Several years ago I spent two months in Northern India, from one end in Jaisalmer near the Pakistani border, all the way to West Bengal and Kolkata in the east. Needless to say it was a mind bending trip, even for someone like myself quite already immersed in the culture. I didn’t intend to take any video, but several times was so captivated by things in front of me that I pulled out the Droid phone I was carrying and recorded the moving action.

The long scene represented by this video clip caught my eye as our train slowly and deliberately pulled into the Old Delhi Train Station. It’s not the greatest quality, but that’s not the point. Neither was the subject matter. What is remarkable, and admirable, is that under very difficult situations, people have squatted along the railway, building simple houses and communities in spite of the poor location.

My phone held up against the dirty window captured a sliding montage of life as we passed by. If you look carefully, almost every conceiveable human activity went on in front of us. There is no privacy, everything is lived out in the open.

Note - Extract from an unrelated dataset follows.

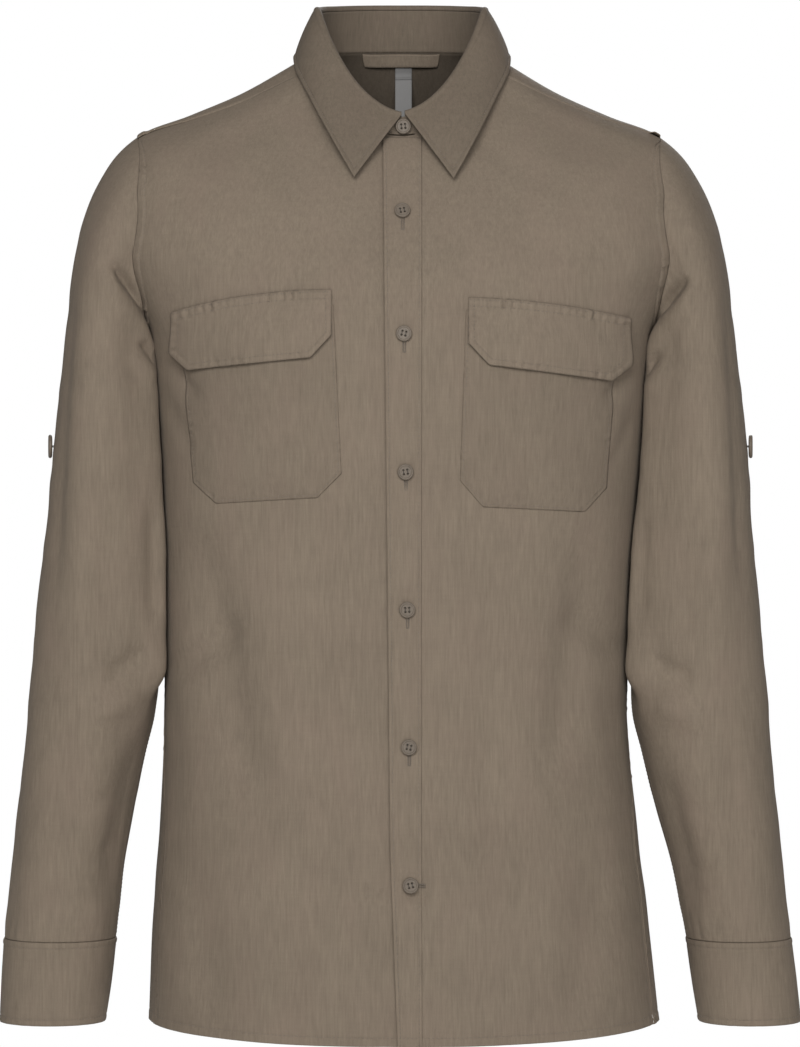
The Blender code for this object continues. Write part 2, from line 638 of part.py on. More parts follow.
def leaf_points():
    """The leaf: sewn to the stand's top, rolled over, and laid out to its edge."""
    start = LEAF_MEETING + LEAF_MEETING_GAP
    end = 360 + LEAF_MEETING - LEAF_MEETING_GAP
    angle = np.concatenate([np.linspace(start, 40, 7)[:-1], np.linspace(40, 320, 23)[:-1], np.linspace(320, end, 7)])
    top = collar_value("stand", angle)
    seam = stand_point(angle, top)
    outward = stand_base(angle)
    outward[:, 2] = 0
    outward = unit(outward)
    centre = seam + outward * ROLL_RADIUS
    centre[:, 2] += LEAF_RISE + ROLL_RISE
    rows = [seam + np.array([0, 0, LEAF_RISE])]
    for turn in np.radians((0, 45, 90, 135, 180)):
        row = centre - outward * ROLL_RADIUS * math.cos(turn)
        row[:, 2] += ROLL_RADIUS * math.sin(turn)
        rows.append(row)
    side = np.where(angle < 180, 1.0, -1.0)
    edge = np.stack([
        COLLAR_SHIFT_X * np.cos(np.radians(angle / 2)) ** 2 + side * collar_value("edge_x", angle),
        collar_value("edge_y", angle),
        collar_value("edge_z", angle) - side * COLLAR_TILT * np.clip(np.cos(np.radians(angle)), 0, 1),
    ], axis=-1)
    fold = rows[-1]
    control = (fold + edge) / 2 + outward * 3
    for t in np.linspace(0, 1, 6)[1:]:
        rows.append(fold * (1 - t) ** 2 + control * 2 * t * (1 - t) + edge * t * t)
    return np.array(rows)


def cuff_points(side):
    """Grid of a cuff: a strip wrapped once round the wrist, its top end lapped over the lower one."""
    turn = np.linspace(0, 360 + CUFF_OVERLAP, 29)
    station = CUFF_START - CUFF_OVERLAP / 2 + turn
    under = np.clip(1 - turn / (CUFF_OVERLAP + 22), 0, 1)
    under = np.clip(under * 2.4, 0, 1)
    step = (under * under * (3 - 2 * under)) * (DOUBLE_CLOTH + SEAM_GAP + 0.1)
    rows = []
    for z in np.linspace(CUFF_BOTTOM, CUFF_TOP - CUFF_CLEARANCE, 5):
        ring = sleeve_ring(side, np.full(len(station), z), station)
        middle = ring[:-3].mean(axis=0)
        rows.append(ring - unit(ring - middle) * step[:, None])
    return np.array(rows)


def slit_points(side):
    """The strip on the sleeve's slit, made from the sleeve's own rings and moved out."""
    rows = []
    for z in np.linspace(CUFF_TOP + 1, SLIT_TOP, 9):
        stations = SLIT_ANGLE + np.linspace(-1, 1, 4) * SLIT_WIDTH / 2 * 1.25
        rows.append(sleeve_ring(side, np.full(4, z), stations))
    rows = np.array(rows)
    outward = rows - np.array([side * 262, -18, 0])
    outward[..., 2] = 0
    return rows + unit(outward) * (LAYER + 0.3)


def loop_points():
    """The hanger loop: a short strip inside the back neck, sewn at both ends and bowed off the yoke."""
    share = np.linspace(-1, 1, 13)
    angle = 180 + share * math.degrees(LOOP_HALF_WIDTH / TRUNK[NECK_LEVEL - 1].back)
    off = LAYER + 2.4 * (1 - share**4)
    rows = []
    for drop in np.linspace(LOOP_HEIGHT, 0, 3):
        level = find_drop(angle, drop + 0.6)
        rows.append(shirt_surface(angle, level, -off))
    return np.array(rows)


def find_drop(angle, drop):
    """The level at which the cloth has fallen by drop below the neck seam."""
    top = bare_surface(angle, np.full(len(angle), float(NECK_LEVEL)))[:, 2]
    level = np.full(len(angle), NECK_LEVEL - 0.5)
    for _ in range(LEVEL_STEPS):
        level += (top - drop - bare_surface(angle, level)[:, 2]) / DROP_DAMPING
        level = np.minimum(level, NECK_LEVEL)
    return level


def label_points(top, length, out):
    """A ribbon sewn in at the neck seam: it follows the yoke's inside, then hangs straight down."""
    z = top - length * np.linspace(0, 1, 9)[:, None]
    x = LABEL_LEFT + LABEL_WIDTH * np.linspace(0, 1, 3) + 0 * z
    sewn_z = np.maximum(z, LABEL_FREE_Z) + 0 * x
    angle, level = find_on_trunk(x, sewn_z, 0, 180 - x, NECK_LEVEL - 0.5 + 0 * x)
    points = shirt_surface(angle, level, out)
    points[..., 2] += z - sewn_z
    return points


def button_curve(name, button):
    """A flat curve with four holes, extruded to the button's thickness."""
    curve = bpy.data.curves.new(name, "CURVE")
    curve.dimensions = "2D"
    curve.fill_mode = "BOTH"
    curve.extrude = button.thickness / 2 * MM
    half = button.spacing / 2
    add_circle(curve, 0, 0, button.diameter / 2, BUTTON_SIDES)
    for x, y in ((-half, -half), (half, -half), (half, half), (-half, half)):
        add_circle(curve, x, y, button.hole / 2, HOLE_SIDES)
    return curve


def add_circle(curve, x, y, radius, sides):
    """A closed round spline with the given number of straight sides."""
    spline = curve.splines.new("POLY")
    spline.points.add(sides - 1)
    spline.use_cyclic_u = True
    for number, point in enumerate(spline.points):
        turn = 2 * math.pi * number / sides
        point.co = ((x + radius * math.cos(turn)) * MM, (y + radius * math.sin(turn)) * MM, 0, 1)


def seat_button(name, curve, place, outward, look):
    """Places a button at place, its face turned to outward."""
    item = bpy.data.objects.new(name, curve)
    item.rotation_mode = "QUATERNION"
    item.rotation_quaternion = look.turn(outward)
    item.location = place * MM
    look.collection.objects.link(item)
    return item


class Look:
    """The materials and the collection that every piece goes to."""

    def __init__(self):
        self.cloth = plain_material("cloth", CLOTH_COLOUR, 0.85)
        self.button = plain_material("button", BUTTON_COLOUR, 0.4)
        self.label = plain_material("label", LABEL_COLOUR, 0.7)
        self.collection = bpy.data.collections.new("safari_shirt")
        bpy.context.scene.collection.children.link(self.collection)

    @staticmethod
    def turn(outward):
        return Vector(outward).to_track_quat("Z", "Y")


def add_panels(look):
    add_cloth("front_right", front_panel(-1), CLOTH, look)
    add_cloth("front_left", front_panel(1), CLOTH, look)
    add_cloth("back", back_panel(), CLOTH, look)
    add_cloth("yoke", yoke_panel(), CLOTH, look)
    add_cloth("placket", placket_points(), DOUBLE_CLOTH, look)


def add_sleeves(look):
    for side, name in ((-1, "right"), (1, "left")):
        add_cloth(f"sleeve_{name}", sleeve_points(side), CLOTH, look)
        add_cloth(f"cuff_{name}", cuff_points(side), DOUBLE_CLOTH, look)
        add_cloth(f"sleeve_placket_{name}", slit_points(side), CLOTH, look)


def add_collar(look):
    add_cloth("collar_stand", stand_points(), DOUBLE_CLOTH, look)
    add_cloth("collar_leaf", leaf_points(), DOUBLE_CLOTH, look)
    add_cloth("hanger_loop", loop_points(), CLOTH, look)


def add_pockets(look):
    pocket_out = LAYER + PATCH_SLACK
    flap_out = 2 * LAYER + 2 * PATCH_SLACK
    for patch in (POCKET_RIGHT, POCKET_LEFT):
        add_cloth(patch.name, patch_points(patch, pocket_out, 10, 10), CLOTH, look)
    for patch in (FLAP_RIGHT, FLAP_LEFT):
        add_cloth(patch.name, patch_points(patch, flap_out, 12, 5), CLOTH, look)


def add_labels(look):
    behind = -(CLOTH / 2 + SEAM_GAP + LABEL_CLOTH / 2)
    before = behind - LABEL_CLOTH - SEAM_GAP
    ribbons = (
        ("neck_label", label_points(LABEL_TOP, LABEL_LENGTH, behind)),
        ("size_label", label_points(SIZE_LABEL_TOP, SIZE_LABEL_LENGTH, before)),
    )
    for name, points in ribbons:
        item = add_cloth(name, points, LABEL_CLOTH, look)
        item.data.materials[0] = look.label


def front_button_heights():
    lower = FRONT_BUTTON_SECOND - FRONT_BUTTON_SPACING * np.arange(FRONT_BUTTON_COUNT - 1)
    return np.concatenate([[FRONT_BUTTON_TOP], lower])


def add_buttons(look):
    small = button_curve("shirt_button", SHIRT_BUTTON)
    large = button_curve("roll_up_button", ROLL_UP_BUTTON)
    small.materials.append(look.button)
    large.materials.append(look.button)
    lift = SHIRT_BUTTON.thickness / 2 + SEAM_GAP
    heights = front_button_heights()
    band_face = CLOTH / 2 + SEAM_GAP + DOUBLE_CLOTH
    for number, z in enumerate(heights, 1):
        share = (heights[0] - z) / (heights[0] - heights[-1])
        x = FRONT_BUTTON_X_TOP + (FRONT_BUTTON_X_BOTTOM - FRONT_BUTTON_X_TOP) * share
        under = on_front(x, z, 0.0)
        place = on_front(x, z, band_face + lift + 0.1)
        seat_button(f"button_front_{number}", small, place, place - under, look)
    collar_place = stand_point(np.array([1.5]), np.array([COLLAR_BUTTON_HEIGHT]))[0]
    outward = np.array([0.0, -1.0, 0.08])
    collar_place = collar_place + outward * (DOUBLE_CLOTH / 2 + lift + 0.1)
    seat_button("button_collar", small, collar_place, outward, look)
    for side, name in ((-1, "right"), (1, "left")):
        add_sleeve_buttons(side, name, small, large, look)


def add_sleeve_buttons(side, name, small, large, look):
    ring = sleeve_ring(side, np.full(3, ROLL_UP_BUTTON_Z), np.array([-20.0, 0.0, 20.0]) + ROLL_UP_BUTTON_STATION)
    along = ring[2] - ring[0]
    outward = unit(np.array([side * abs(along[1]), -abs(along[0]), 0.0]))
    place = ring[1] + outward * (CLOTH / 2 + SEAM_GAP + ROLL_UP_BUTTON.thickness / 2 + 0.8)
    seat_button(f"button_sleeve_{name}", large, place, outward, look)
    middle_z = (CUFF_TOP + CUFF_BOTTOM) / 2
    station = CUFF_START + np.array([-8.0, 0.0, 8.0])
    ring = sleeve_ring(side, np.full(3, middle_z), station)
    along = ring[2] - ring[0]
    outward = unit(np.array([side * abs(along[1]), abs(along[0]), 0.0]))
    place = ring[1] + outward * (DOUBLE_CLOTH / 2 + SEAM_GAP + SHIRT_BUTTON.thickness / 2 + 0.5)
    seat_button(f"button_cuff_{name}", small, place, outward, look)


def main():
    clear_scene()
    look = Look()
    add_panels(look)
    add_sleeves(look)
    add_collar(look)
    add_pockets(look)
    add_labels(look)
    add_buttons(look)


main()
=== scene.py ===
"""Safari shirt: cloth, sewing, buttons and stage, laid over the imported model.

The script works in millimetres and writes metres. X runs to the wearer's left, the front faces -Y and +Z is up.
The trunk is one surface, shirt_surface(angle, level), and each panel is a stretch of it, as in the solids.
"""

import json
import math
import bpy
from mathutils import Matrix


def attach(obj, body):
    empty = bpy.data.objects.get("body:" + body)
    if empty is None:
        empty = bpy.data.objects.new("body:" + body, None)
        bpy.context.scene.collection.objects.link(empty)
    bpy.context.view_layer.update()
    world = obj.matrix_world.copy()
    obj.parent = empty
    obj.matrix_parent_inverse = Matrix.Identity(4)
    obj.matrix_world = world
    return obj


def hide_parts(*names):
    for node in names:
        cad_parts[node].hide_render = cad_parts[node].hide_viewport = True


bl_info = {
    "name": "Safari shirt",
    "version": (1, 0, 0),
    "blender": (4, 5, 0),
    "location": "View3D > Sidebar > Shirt",
    "description": "Dresses the safari shirt's frame with cloth, stitches and buttons",
    "category": "Object",
}

from collections import namedtuple

import bmesh
import bpy
import numpy as np
from mathutils import Vector

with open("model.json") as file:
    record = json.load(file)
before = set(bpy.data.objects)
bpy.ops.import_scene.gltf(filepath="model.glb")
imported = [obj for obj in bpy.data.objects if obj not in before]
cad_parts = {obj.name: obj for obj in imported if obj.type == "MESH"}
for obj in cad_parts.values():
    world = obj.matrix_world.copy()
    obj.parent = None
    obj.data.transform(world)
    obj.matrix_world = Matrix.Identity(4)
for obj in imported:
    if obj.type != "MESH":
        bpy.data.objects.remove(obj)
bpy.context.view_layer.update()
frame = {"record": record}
SLOT_COLOURS = {row["slot"]: row["base_color"] for row in frame["record"]["materials"]}
MM = 0.001

# Trunk: one row for each level. Rings near the neck tilt, so each has its own height in front, beside and behind.
Ring = namedtuple("Ring", "name z_front z_side z_back half_width front back squareness centre side_seam")
TRUNK = (
    Ring("hem", -742, -734, -742, 195, 122, 118, 2.40, 2.5, 70),
    Ring("low_hip", -660, -660, -660, 190, 119, 115, 2.40, 0, 70),
    Ring("hip", -590, -590, -590, 183.5, 116, 108, 2.35, -1.5, 71),
    Ring("waist", -495, -495, -495, 177.5, 113, 101, 2.30, -4, 86),
    Ring("ribs", -400, -400, -400, 179, 115, 103, 2.35, -2.5, 90),
    Ring("under_pocket", -300, -300, -300, 185, 119, 110, 2.40, 0, 90),
    Ring("chest", -240, -232, -236, 189, 121, 115, 2.55, 0, 90),
    Ring("armpit", -218, -212, -214, 191.5, 120, 117, 2.65, 0, 90),
    Ring("low_armhole", -196, -184, -186, 203, 118, 118, 2.55, 0, 90),
    Ring("mid_armhole", -171, -138, -147, 222, 114, 117, 2.38, 0, 90),
    Ring("high_armhole", -146, -95, -110, 223, 107, 112, 2.28, 0, 90),
    Ring("shoulder_tip", -123, -58, -76, 200, 98.5, 101, 2.20, -1.5, 90),
    Ring("outer_shoulder", -106, -42, -50, 161, 90.5, 89, 2.15, -1, 90),
    Ring("mid_shoulder", -89, -24.5, -26, 121, 81.5, 77, 2.10, 0, 90),
    Ring("inner_shoulder", -74, -6, -4, 89, 72.5, 68, 2.05, 0, 90),
    Ring("neck", -62, 9, 15, 65, 64, 62, 2.00, 0, 90),
)
NECK_LEVEL = len(TRUNK) - 1
ARMPIT_LEVEL = 7
RING_RISE_POWER = 2.3
FACING_GAIN = 2.5
NUDGE_ANGLE = 0.5
NUDGE_LEVEL = 0.02

# Armhole: an egg in the side view. Its stations run from the front yoke seam round the underarm.
ARMHOLE_MIDDLE = -135
ARMHOLE_HALF_HEIGHT = 77
ARMHOLE_FRONT = 60
ARMHOLE_BACK = 64
ARMHOLE_STEP = 2.5
YOKE_FRONT_STATION = 15
YOKE_BACK_STATION = -60
YOKE_FRONT_AT_NECK = 66
YOKE_BACK_AT_NECK = 100
YOKE_BACK_Z = -97
YOKE_LAP = 1.3
YOKE_EDGE_RISE = 0.45
YOKE_EDGE_DROP = 0.55
BACK_SEAM_POWER = 6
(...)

I paired the video clip with a sound clip we took in Shantinekitan, West Bengal, the home of Rabindranath Tagore, India’s poet and the first non-European to win the Nobel Prize in Literature in 1913. The music is a Baul singer, a wandering mystic minstrel whose tradition is native to Bengal and Bangladesh.

I slowed the clip down somewhat so that the people, their activities, and their homes would be recognizable. That made it slightly jerky, but I felt it was a good compromise.

In any event, for those of us who are blessed to live in comfort, this is a stark reminder that a significant percentage of humans do not have the same opportunities.